The Texas-Israel connections also come full bloom this month in Houston with CORE Presents Dance from Israel on Oct. 1 at Miller Outdoor Theatre, with Yossi Berg/Oded Graf in Heroes part 2 and Niv Sheinfeld and Oren Laor in Big Mouth, all artists who impressed me during my trip to International Exposure 2015. Dance connections between Texas and Israel run deep, but let’s get back to opera.
As surprising as it was to find out that there was a Dallas/Israel connection, in retrospect, it’s really more surprising that opera exists in Israel at all. The company’s website states, “The story and history of opera in Israel could have become the plot of one of the most exciting operas ever written.” This is not a culture that has grown up singing in church, or even with much access to classical music in school.
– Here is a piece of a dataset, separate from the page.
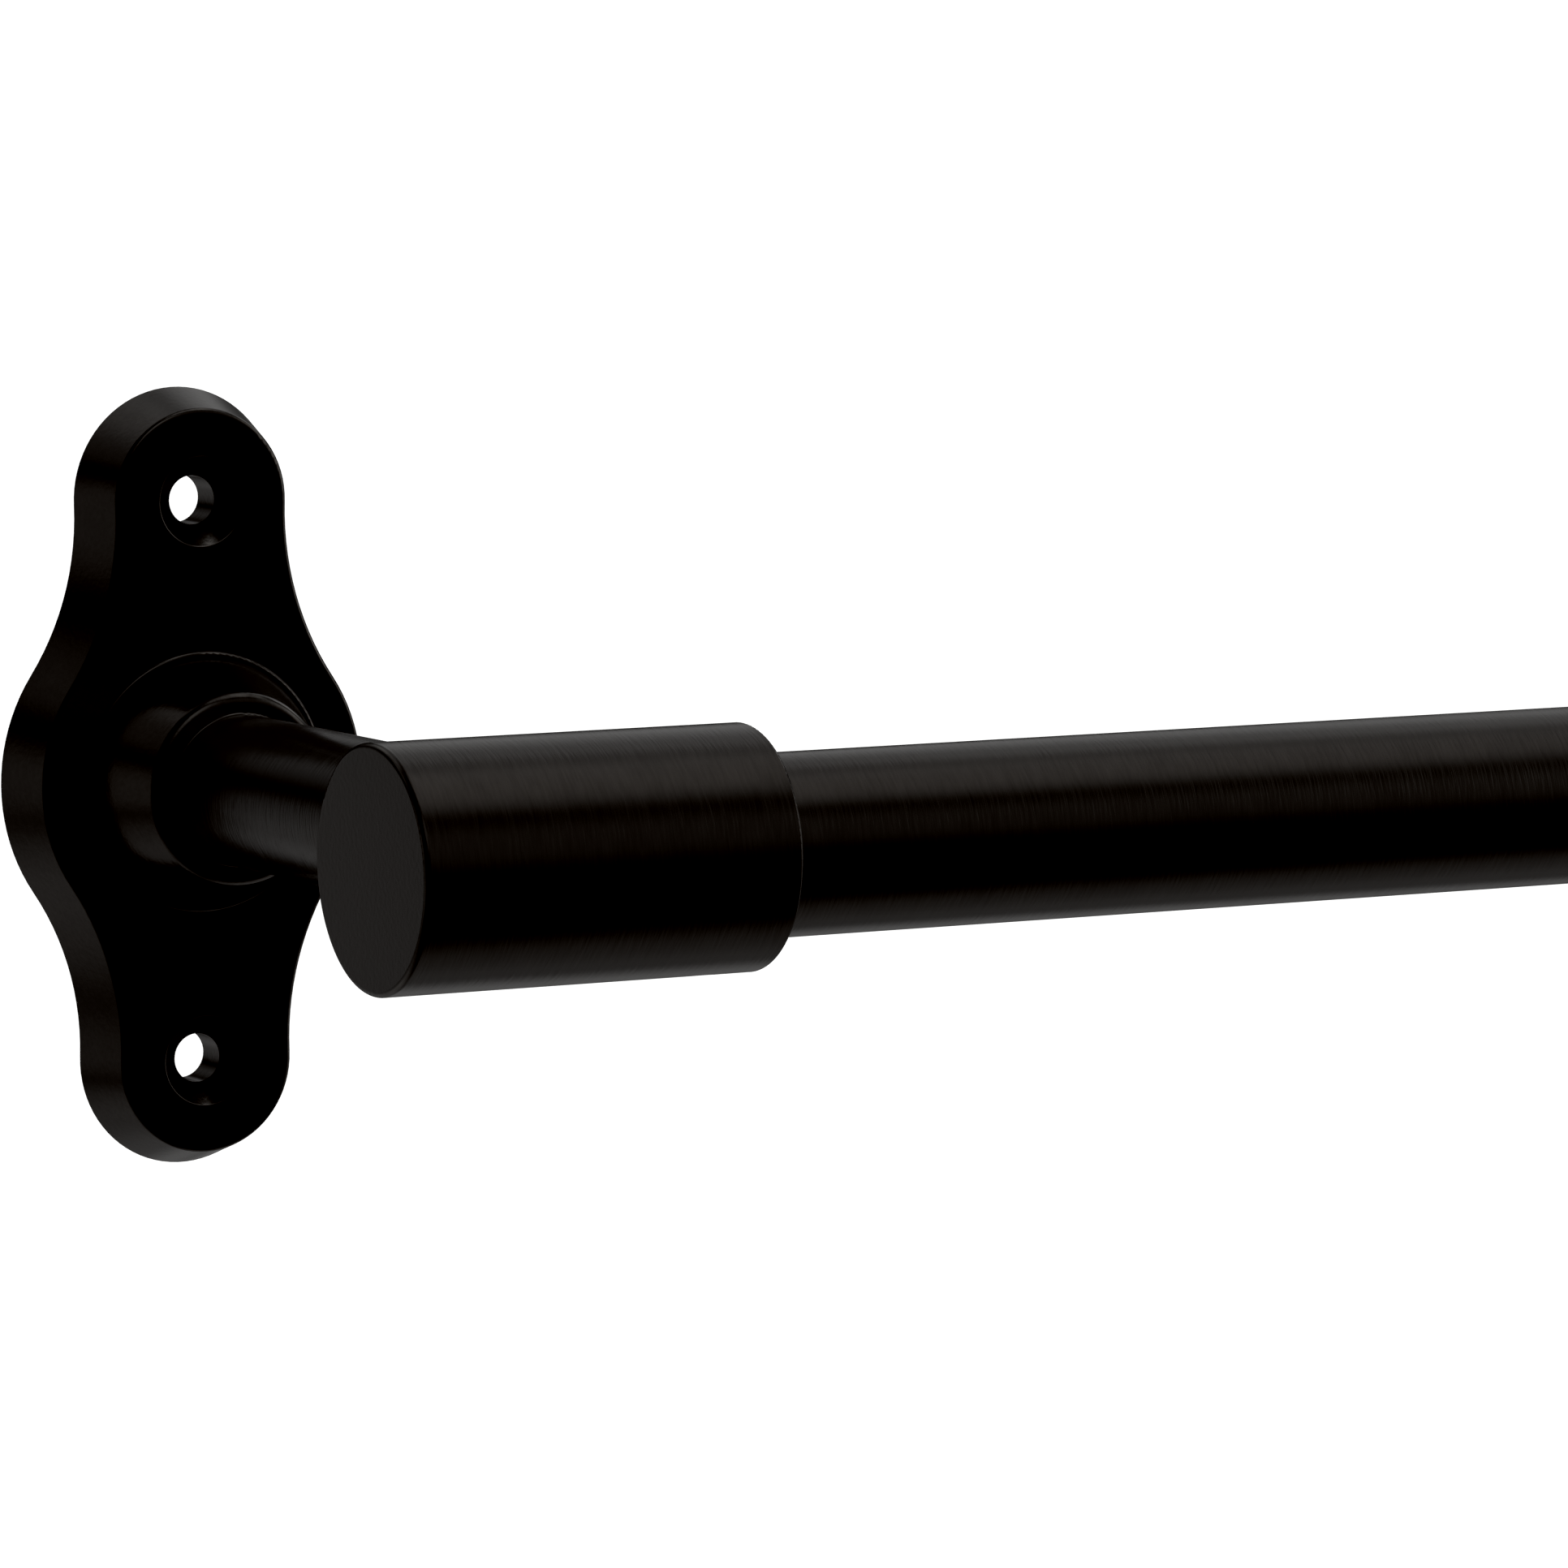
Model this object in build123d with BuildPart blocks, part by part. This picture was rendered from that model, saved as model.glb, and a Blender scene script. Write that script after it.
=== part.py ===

The first evidence of opera was a performance of Verdi’s La traviata, performed in a movie theater by the Palestine Opera in 1923. In 1945, American soprano Edis de Philippe created the Israel National Opera, which is where Placido Domingo got his start. Shortly after that company folded in 1985, The Council for Arts and Culture created The New Israeli Opera, which has been going strong every since, with an all-purpose Opera house built in 1994.
Today, they also present dance, classical music, jazz and more. (How great to see Texas favorite Jessica Lang Dance in the dance series. The company also makes SPA and TITAS stops this season.) They offer a six-opera season, along with festivals in Akko, Timna and Jerusalem.
The Jerusalem Opera Festival, produced by the Israeli Opera, and now in its second year, is one of the ways opera is getting out of the opera house and in front of the people. The festival opened with Giuseppe Verdi’s Rigoletto performed al fresco in the majestic Sultan’s Pool.
Opera outdoors comes with some challenges, like street sounds, and other sound issues, but we know going in that we are in a somewhat uncontrolled environment. Still, the drama of the setting was on par with Verdi’s masterwork on jealousy, paranoia and revenge. The high point of the performance was Israeli Opera studio trained soprano Hila Fahima’s luminous performance as Gilda, Rigoletto’s doomed daughter.
The second night offered a perfect opportunity for opera newbies with Opera Paradiso, which paired arias with popular films such as Life is Beautiful and Moonstruck. As awe inspiring as it is to see opera in such grand surroundings, I also enjoyed the intimacy of Italian Splendor program, where a group of young and talented singers from the Israeli Opera Studio performed arias and duets from popular Italian operas at the Nahon Museum of Italian Jewish Art. Several more such intimate events took place around town as part of the festival. One of the most memorable experiences of the trip was watching a dress rehearsal of a wildly whimsical production of Bizet’s The Pearl Fishers directed by Lotte de Beer. Think epic opera meets reality TV.
Next year, the big production for the Jerusalem Festival will be none other than Nabucco, Verdi’s tale of King Nebuchadnezzar’s rampage through Jerusalem. The Timna Opera Festival includes Samson and Delilah and Un Ballo in Maschera, facing the Pillars of Solomon,while the Akko Opera Festival features Giulio Cesare in Egitto at the Citadel of Akko. The Israelis certainly know how to select operas for majestic outdoor arenas!
Jerusalem may not be the go to place for opera, but there is so much to see and do, from Yad Vashem to the Dead Sea Scrolls. And then there’s the exquisite food, with downright operatic breakfast spreads. To take in the full breadth of this great storied city I suggest reading Simon Sebag Montefiore’s epic tome, Jerusalem: The Biography.
There’s much to fall in love with about Jerusalem, from the old city, the food, and the mix of ancient and new. Speaking of falling, leave the high heels at home. I took a spill on my way out of the Sultan’s Pool. Know that things turned out considerably worse for Rigoletto.